After a Limnic explosion the water left in the lake is filled with debris and massive amounts of dissolved CO2. To date, this phenomenon has been observed only twice. The first was in Cameroon at Lake Monoun in 1984, causing the asphyxiation and death of 38 people living nearby. A second, deadlier eruption happened at neighboring Lake Nyos in 1986, this time releasing over 80 million cubic meters of CO2 and killing around 1,700 people and 3,500 livestock, again by asphyxiation. When the explosion occurred in Lake Nyos, a geyser of water shot out of the lake reaching a height of 300 feet. A small tsunami rushed over the land, followed by a carbon dioxide blast that asphyxiated people up to 15 miles away. Scientists believe limnic explosions are caused by pockets of magma under lakes, which leak and cause carbonic acid to form. In an effort to prevent future explosions, degassing tubes were installed in Lake Nyos to allow the gas to leak at a safe rates.
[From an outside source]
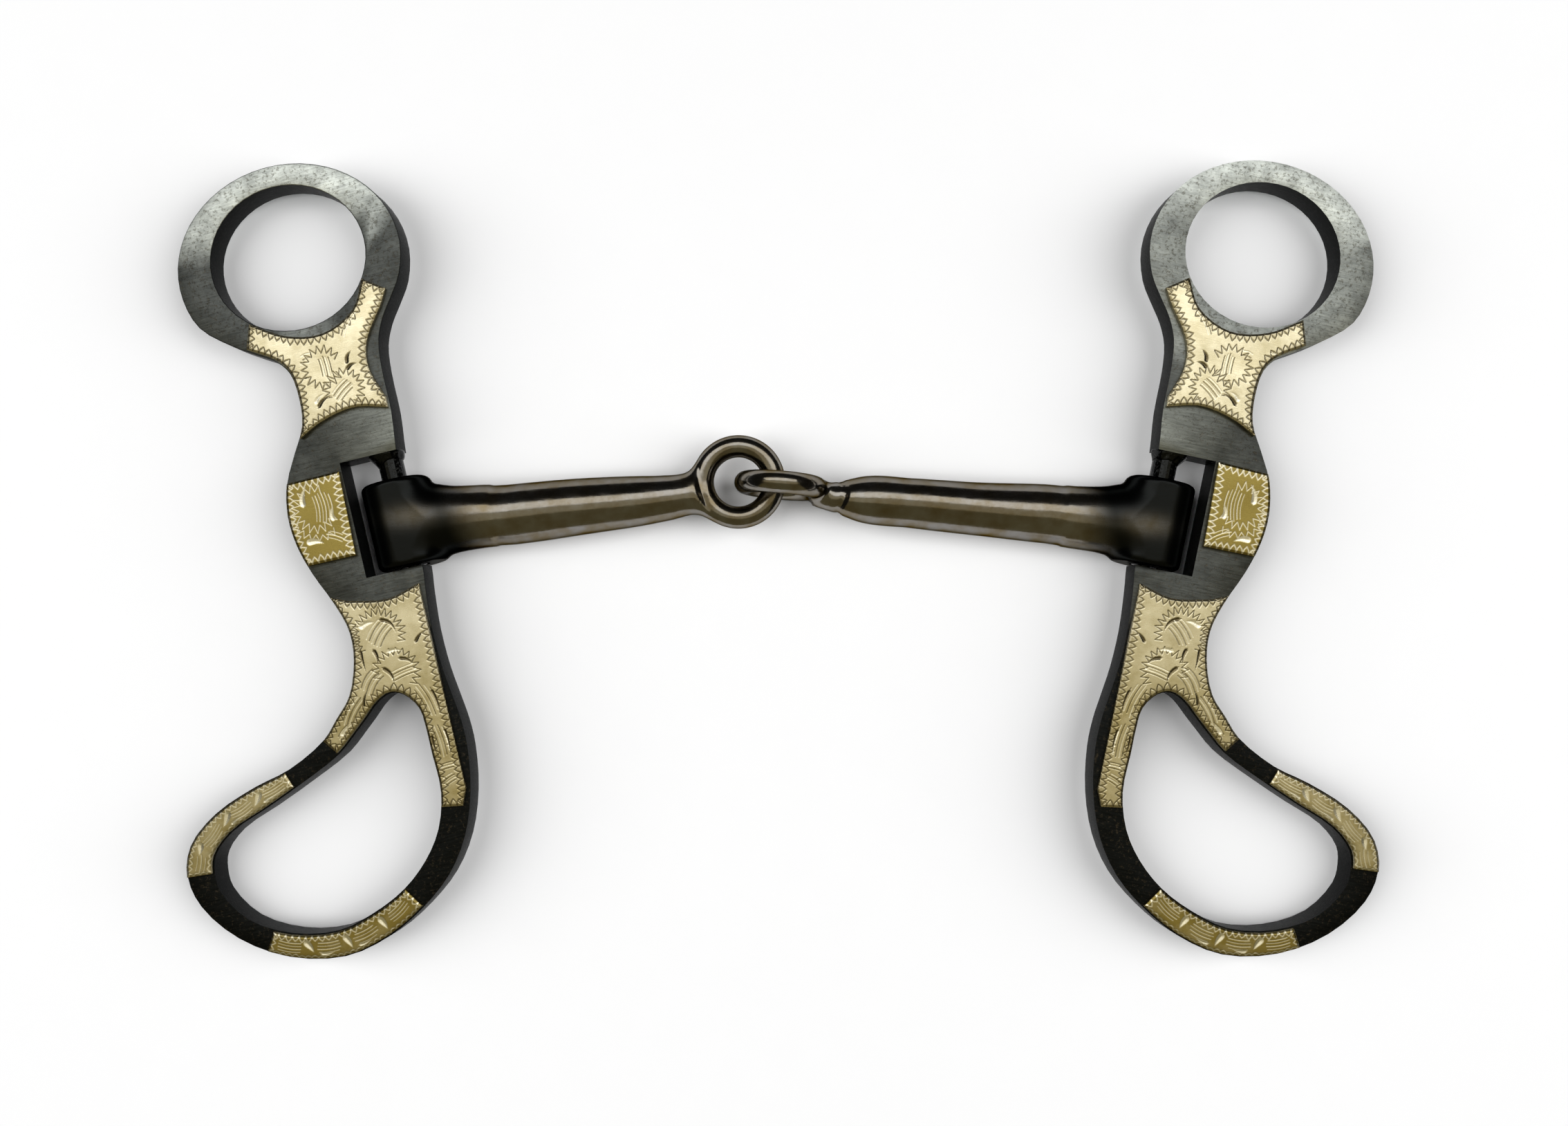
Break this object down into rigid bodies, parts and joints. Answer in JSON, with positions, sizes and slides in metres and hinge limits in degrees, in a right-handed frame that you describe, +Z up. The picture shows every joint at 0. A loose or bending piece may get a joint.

A third lake, Lake Kivu, on the border between the Democratic Republic of the Congo and Rwanda, also contains massive amounts of dissolved CO2, and it is believed that Limnic eruptions have occurred there too. Sample sediments from the lake were taken by professor Robert Hecky from the University of Michigan, which showed that an event caused living creatures in the lake to go extinct approximately every thousand years, and caused nearby vegetation to be swept back into the lake. Limnic eruptions can be measured on a scale using the concentration of CO2 in the surrounding area. Due to the nature of the event, it is hard to determine if limnic eruptions have happened elsewhere. The Messel pit fossil deposits of Messel, Germany, also show evidence of a limnic eruption there. Among the victims of that eruption are perfectly preserved insects, frogs, turtles, crocodiles, birds, anteaters, insectivores, early primates and paleotheres.